Photoinduced oxidation

[ML_{n}]^{2+} + hν → [ML_{n}]^{2+}*

[ML_{n}]^{2+}* + donor → [ML_{n}]^{+} + donor^{+}

Photoinduced reduction

[ML_{n}]^{2+} + hν → [ML_{n}]^{2+}*

[ML_{n}]^{2+}* + acceptor → [ML_{n}]^{3+} + acceptor^{−}

The end result of both reactions is that an electron is delivered to an orbital that is higher in energy than where it previously resided. This is often described as a charge separated electron-hole pair when working with semiconductors.

In the absence of a proper electron donor or acceptor it is possible for such molecules to undergo ordinary fluorescence emission. The electron transfer is one form of photoquenching.

== Subsequent processes ==

In many photo-productive systems this charge separation is kinetically isolated by delivery of the electron to a lower energy conductor attached to the p/n junction or into an electron transport chain. In this case some of the energy can be captured to do work. If the electron is not kinetically isolated thermodynamics will take over and the products will react with each other to regenerate the ground state starting material.

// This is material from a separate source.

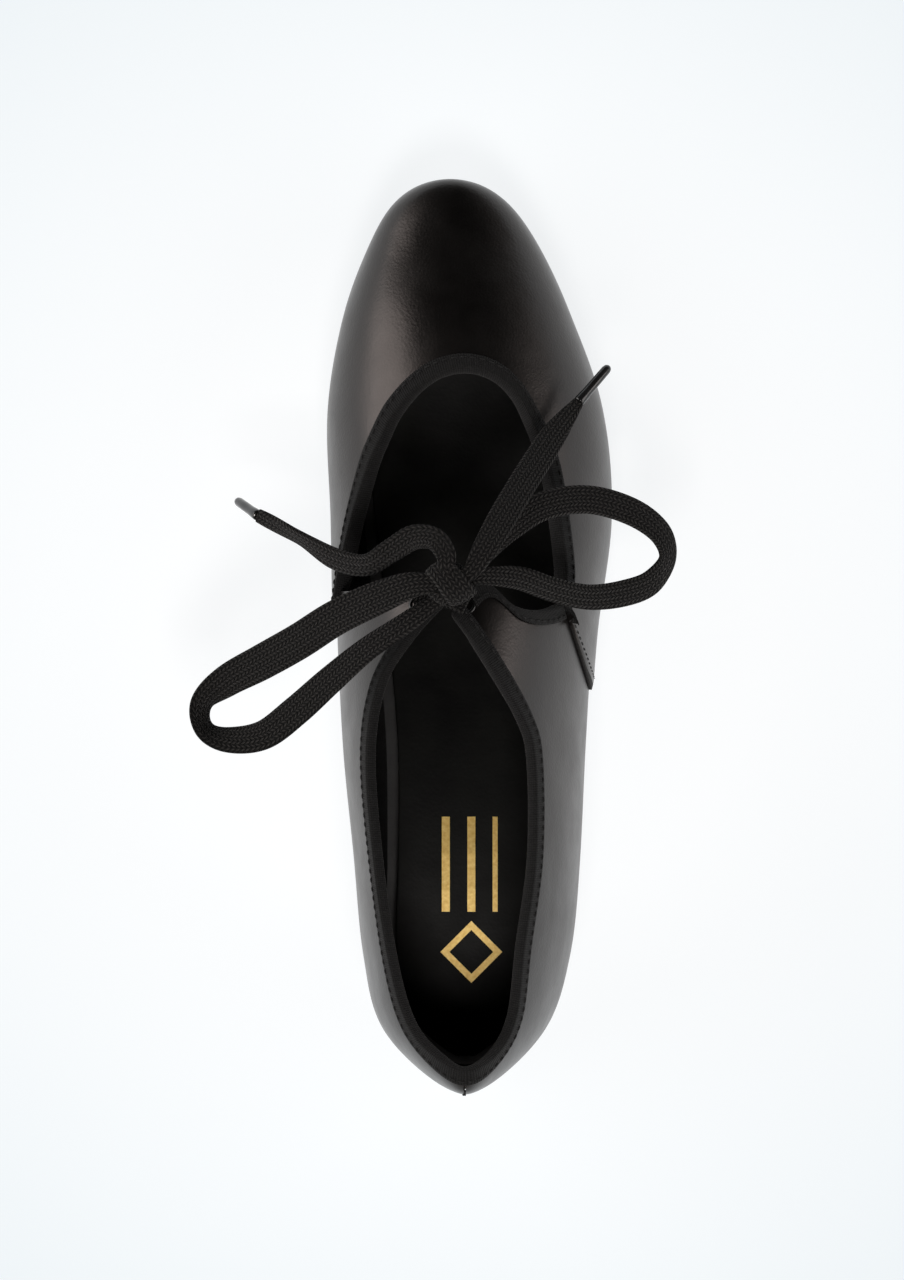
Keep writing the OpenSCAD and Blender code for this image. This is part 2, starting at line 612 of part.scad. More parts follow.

This process is called recombination and the photon's energy is released as heat.

Recombination of photoinduced oxidation

[ML_{n}]^{+} + donor^{+} → [ML_{n}]^{2+} + donor

== Potential induced photon production ==

The reverse process to photoinduced electron transfer is displayed by light emitting diodes (LED) and chemiluminescence, where potential gradients are used to create excited states that decay by light emission.